(WHAT YOU SHOULD DO): Show, in full, each line of the data that contains "object".
[Begin DATA SECTION]
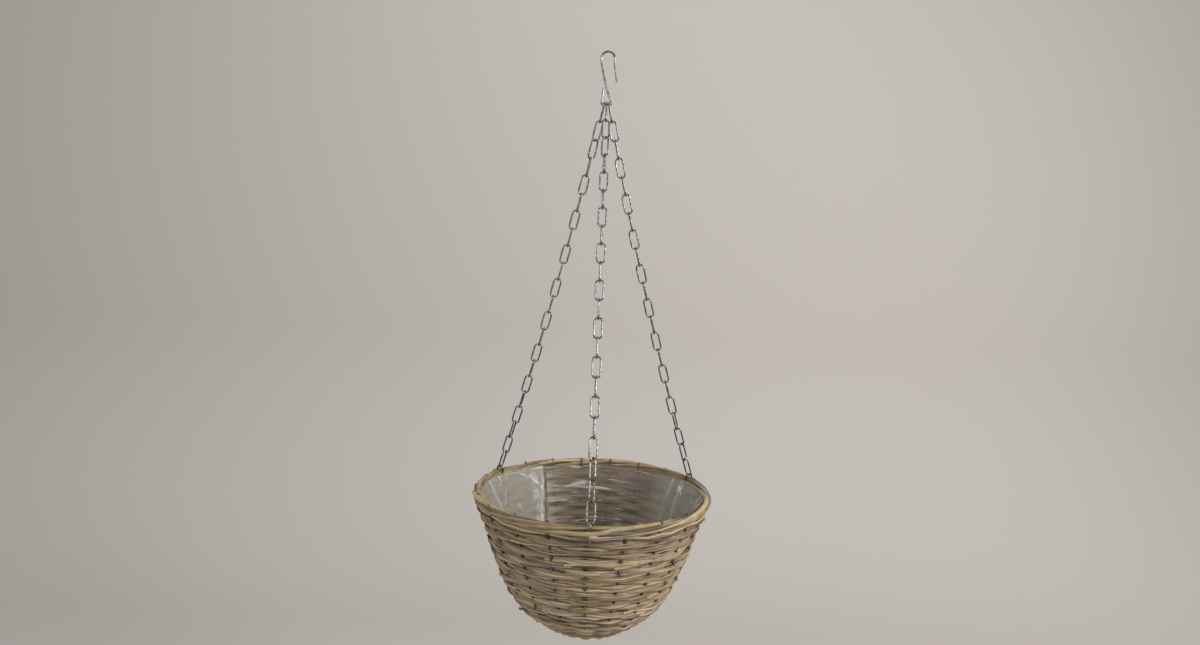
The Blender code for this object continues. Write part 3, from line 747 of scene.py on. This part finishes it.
def willow_rod(dice, meridian, lane, start, end):
    """One rod of a strand, from step to step along the spiral."""
    butt = dice.uniform(*ROD_BUTT)
    tip = butt * dice.uniform(*ROD_TIP_SHARES)
    lift = dice.uniform(-ROD_LIFT, ROD_LIFT)
    out = dice.uniform(-ROD_OUT, ROD_OUT)
    tone = dice.betavariate(ROD_TONES, ROD_TONES)
    phase = dice.uniform(0.0, 50.0)
    proud = dice.choice(ENDS_PROUD)
    points, sizes, tucks = [], [], []
    for at in range(start, end + 1):
        turns = at / STEPS_A_TURN
        over = math.cos(math.pi * STAKES * turns)
        wander = noise.noise(Vector((at * WANDER_RATE, phase, lane))) * (1.0 - 0.6 * abs(over))
        drift = STRAND_DRIFT * noise.noise(Vector((at * DRIFT_RATE, 3.7, 0.0)))
        run = turns * ROW_PITCH + lane * fan(over) + lift + drift + WANDER * wander
        place, normal = meridian.at(run)
        ends = min(at - start, end - at)
        tuck = max(0.0, 1.0 - ends / END_STEPS) * proud
        crown = -CROWN * lane * lane * over * abs(over)
        uneven = out + UNEVEN * noise.noise(Vector((at * UNEVEN_RATE, phase + 9.0, lane)))
        place = place + normal * (WEAVE_SWING * over - WEAVE_DEPTH + tuck + crown + uneven)
        points.append(turned_to(FIRST_STAKE + 2 * math.pi * turns, place.x, place.y))
        share = (at - start) / max(1, end - start)
        knobbly = 1.0 + KNOBBLY * noise.noise(Vector((at * KNOBBLY_RATE, phase, 5.0)))
        sizes.append((butt + (tip - butt) * share) * knobbly)
        # How far a strand is tucked in behind a stake; the bark's painted shade follows it.
        tucks.append(max(0.0, -over) ** 3)
    return Line(points, sizes, tone, False, tucks)


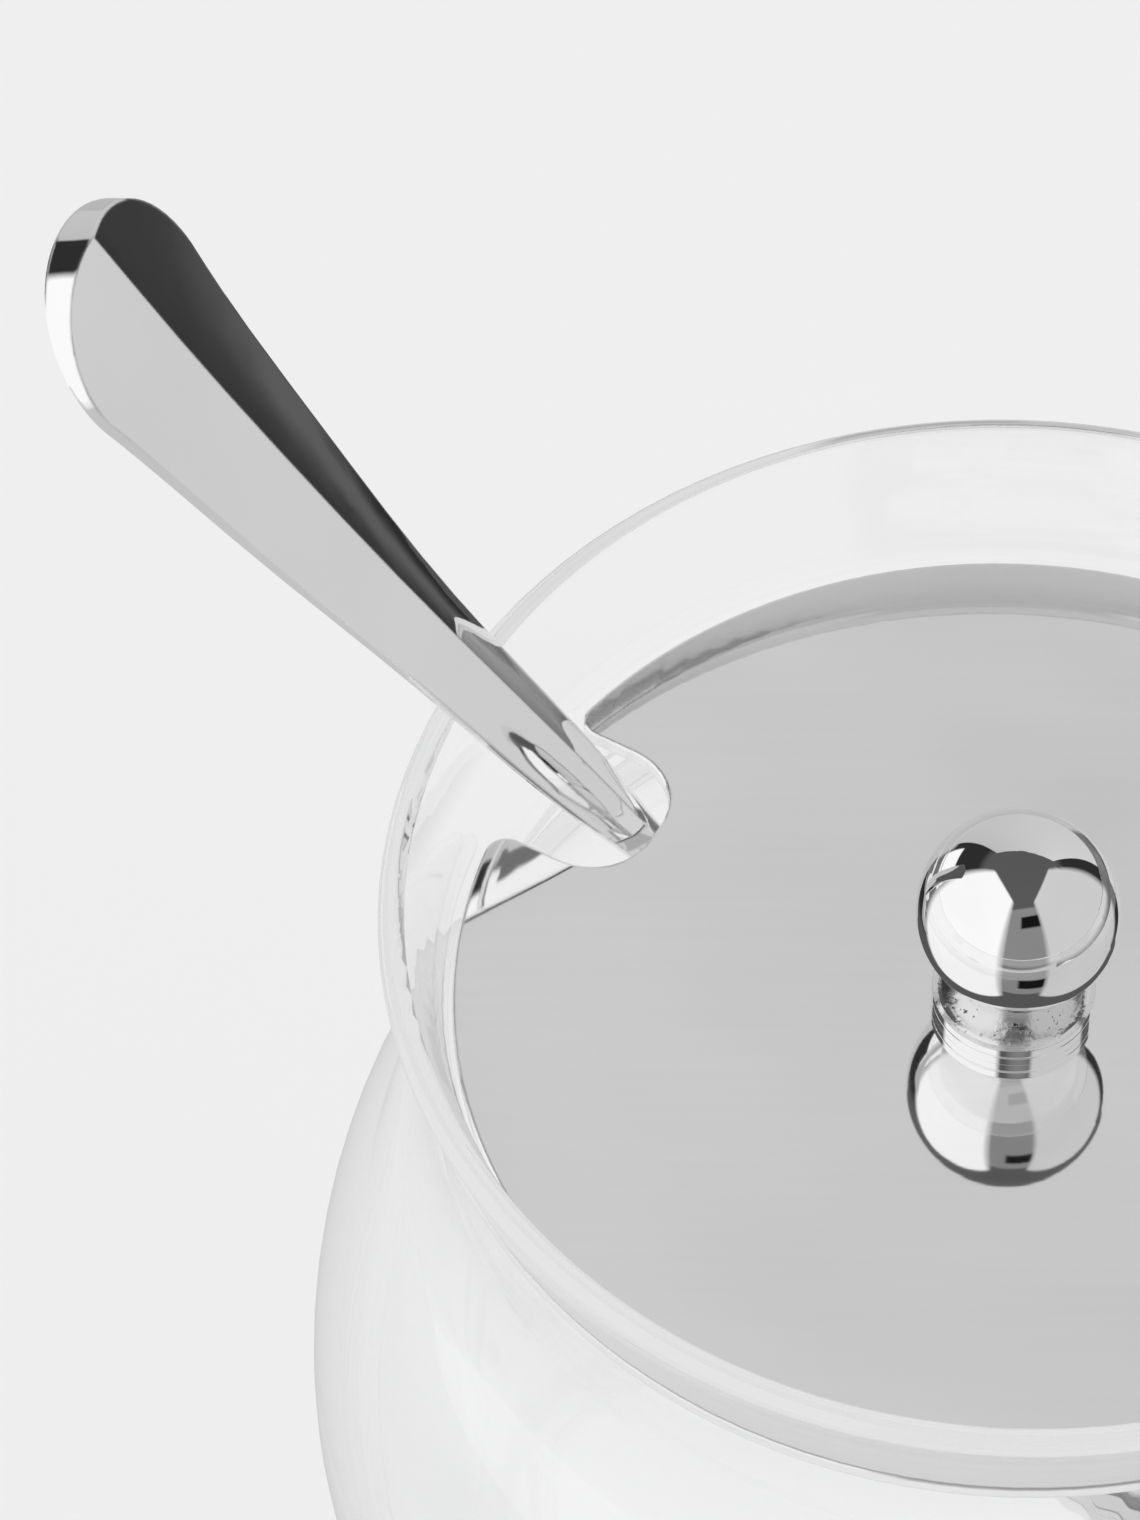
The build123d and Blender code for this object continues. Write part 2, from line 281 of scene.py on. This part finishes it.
clear_glass = bpy.data.materials.new("clear_glass")
shader = Shader(clear_glass)
waves = cloud(shader, place(shader), spots=45.0, detail=1.0)
smear = shader.ramp(cloud(shader, place(shader), spots=110.0, detail=4.0), smear_start, smear_full)
uneven = shader.node(
    "ShaderNodeBump", {}, {"Strength": wave_strength, "Distance": wave_depth, "Height": waves}
)
clear = shader.node(
    "ShaderNodeBsdfPrincipled",
    {},
    {
        "Base Color": glass_tint,
        "Roughness": smear * glass_smear,
        "IOR": glass_bend,
        "Transmission Weight": 1.0,
        "Normal": uneven,
    },
)
# Light that has run round inside the wall for long leaves it straight ahead, as it would after more turns.
turns, mirrorings = light_path(shader, "Ray Depth", "Glossy Depth")
turned_long = shader.math("GREATER_THAN", turns, most_turns)
mirrored_long = shader.math("GREATER_THAN", mirrorings, most_mirrorings)
trapped = shader.math("MAXIMUM", turned_long, mirrored_long)
straight = shader.node("ShaderNodeBsdfTransparent")
surface = shader.node("ShaderNodeMixShader", {}, {"Fac": trapped, 1: clear, 2: straight})
shader.node("ShaderNodeOutputMaterial", {}, {"Surface": surface})
dress(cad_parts["glass_pot"], clear_glass)


# The lid is a flat plate of polished steel that lies in the collar, with a notch for the spoon. Its
# face keeps the long faint grain of the buffing wheel, and its edge is slightly broken.
lid_tones = (0.84, 1.0)
lid_gloss = (0.02, 0.07)
grain_spots = (40, 1100, 40)
haze_spots = (22, 30, 22)
grain_in_haze = 0.1
haze_start, haze_full = 0.25, 0.7
bevel_samples = 6
deepest_relief = 0.0001


def stretched(shader, vector, spots, turn=0.0):
    """The place, turned and then scaled along each of its three directions, so that a pattern streaks."""
    sizes = [1 / count for count in spots]
    return shader.node(
        "ShaderNodeMapping",
        {"vector_type": "TEXTURE"},
        {"Vector": vector, "Scale": sizes, "Rotation": (0, 0, turn)},
    )


def blend(shader, start, end, share):
    """A colour that goes from start to end as share goes from 0 to 1."""
    return shader.node("ShaderNodeMix", {"data_type": "RGBA"}, {0: share, 6: start, 7: end}, 2)


def shade(shader, tones, share):
    """A grey that goes from the first tone to the second as share goes from 0 to 1."""
    first, second = ((tone, tone, tone, 1) for tone in tones)
    return blend(shader, first, second, share)


def metal(shader, colour, roughness, height, strength, edge):
    """A metal surface whose colour, gloss and relief vary. Edge is the radius on its sharp edges."""
    rounded = shader.node("ShaderNodeBevel", {"samples": bevel_samples}, {"Radius": edge})
    relief = shader.node(
        "ShaderNodeBump",
        {},
        {"Strength": strength, "Distance": deepest_relief, "Height": height, "Normal": rounded},
    )
    steel = shader.node(
        "ShaderNodeBsdfPrincipled",
        {},
        {"Base Color": colour, "Metallic": 1.0, "Roughness": roughness, "Normal": relief},
    )
    shader.node("ShaderNodeOutputMaterial", {}, {"Surface": steel})


lid_steel = bpy.data.materials.new("lid_polish")
shader = Shader(lid_steel)
grain = cloud(shader, stretched(shader, place(shader), grain_spots, look_turn), spots=1.0, detail=3.0)
haze = cloud(shader, stretched(shader, place(shader), haze_spots, look_turn), spots=1.0, detail=2.0)
patchy = shader.ramp(mix(haze, grain, grain_in_haze), haze_start, haze_full)
metal(
    shader,
    colour=shade(shader, lid_tones, patchy),
    roughness=mix(*lid_gloss, haze),
    height=grain,
    strength=0.012,
    edge=0.0003,
)
dress(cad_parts["lid_plate"], lid_steel)


# The knob is a ball of polished steel, ground flat below where it meets its foot. It is a mirror,
# with fine hairlines and a trace of touch from handling.
ball_tones = (0.86, 0.95)
ball_gloss = (0.012, 0.042)
hairline_spots = (200, 2400, 500)

ball_steel = bpy.data.materials.new("ball_polish")
shader = Shader(ball_steel)
hairline = cloud(shader, stretched(shader, place(shader), hairline_spots), spots=1.0, detail=2.0)
touch = cloud(shader, place(shader), spots=260.0, detail=3.0)
metal(
    shader,
    colour=shade(shader, ball_tones, touch),
    roughness=mix(*ball_gloss, touch),
    height=hairline,
    strength=0.006,
    edge=0.00004,
)
dress(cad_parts["knob_ball"], ball_steel)


# The ball is brazed to a small turned foot. The foot's edge is polished, with one groove round it,
# and its cove keeps the rough, pitted skin of the brazing.
foot_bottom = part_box("knob_foot")[0].z
cove_start, cove_full = foot_bottom + 0.00165, foot_bottom + 0.00185
groove_level = foot_bottom + 0.00085
groove_brim, groove_bed = 0.00012, 0.00003
groove_depth = 0.8
pit_brim, pit_bed = 0.36, 0.3
pit_depth = 0.4
pit_colour = (0.12, 0.12, 0.12, 1)
skin_tones = (0.9, 0.72)
edge_gloss = 0.03
cove_gloss = (0.12, 0.28)

foot_steel = bpy.data.materials.new("foot_brazed")
shader = Shader(foot_steel)
level = shader.along(place(shader), (0, 0, 1))
in_cove = shader.ramp(level, cove_start, cove_full)
groove = shader.ramp(shader.math("ABSOLUTE", level - groove_level), groove_brim, groove_bed)
lumps = cloud(shader, place(shader), spots=900.0, detail=5.0)
pits = shader.ramp(cloud(shader, place(shader), spots=2600.0, detail=3.0), pit_brim, pit_bed)
metal(
    shader,
    colour=blend(shader, shade(shader, skin_tones, in_cove), pit_colour, pits * in_cove),
    roughness=mix(edge_gloss, mix(*cove_gloss, lumps), in_cove),
    height=(lumps - pits * pit_depth) * in_cove - groove * groove_depth,
    strength=0.8,
    edge=0.00006,
)
dress(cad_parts["knob_foot"], foot_steel)


# A slotted screw through a washer holds the knob from below. Both are plain turned steel, with the
# rings of the lathe on their faces.
turned_tones = (0.5, 0.66)
turned_gloss = (0.22, 0.34)
ring_step = 0.00018
flattened = (1, 1, 1e-6)

screw_steel = bpy.data.materials.new("screw_turned")
shader = Shader(screw_steel)
from_axis = shader.node(
    "ShaderNodeVectorMath",
    {"operation": "LENGTH"},
    {0: stretched(shader, place(shader), flattened)},
    "Value",
)
rings = shader.math("SINE", from_axis * (2 * pi / ring_step)) * 0.5 + 0.5
stain = cloud(shader, place(shader), spots=700.0, detail=4.0)
metal(
    shader,
    colour=shade(shader, turned_tones, stain),
    roughness=mix(*turned_gloss, stain),
    height=rings,
    strength=0.15,
    edge=0.00005,
)
dress(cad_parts["knob_screw"], screw_steel)
dress(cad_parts["knob_washer"], screw_steel)


# The spoon is one forging of polished steel, with a ridged handle that stands out of the notch
# and a bowl that reaches almost to the pot's floor. Buffing leaves faint streaks along it.
spoon_tones = (0.88, 0.95)
spoon_gloss = (0.015, 0.045)
streak_spots = (240, 900, 160)

spoon_steel = bpy.data.materials.new("spoon_polish")
shader = Shader(spoon_steel)
streaks = cloud(shader, stretched(shader, place(shader), streak_spots), spots=1.0, detail=3.0)
bloom = cloud(shader, place(shader), spots=70.0, detail=2.0)
metal(
    shader,
    colour=shade(shader, spoon_tones, bloom),
    roughness=mix(*spoon_gloss, streaks),
    height=streaks,
    strength=0.01,
    edge=0.0004,
)
dress(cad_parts["spoon"], spoon_steel)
[End DATA SECTION]
(TASK RESPONSE):
The Blender code for this object continues. Write part 3, from line 747 of scene.py on. This part finishes it.
The build123d and Blender code for this object continues. Write part 2, from line 281 of scene.py on. This part finishes it.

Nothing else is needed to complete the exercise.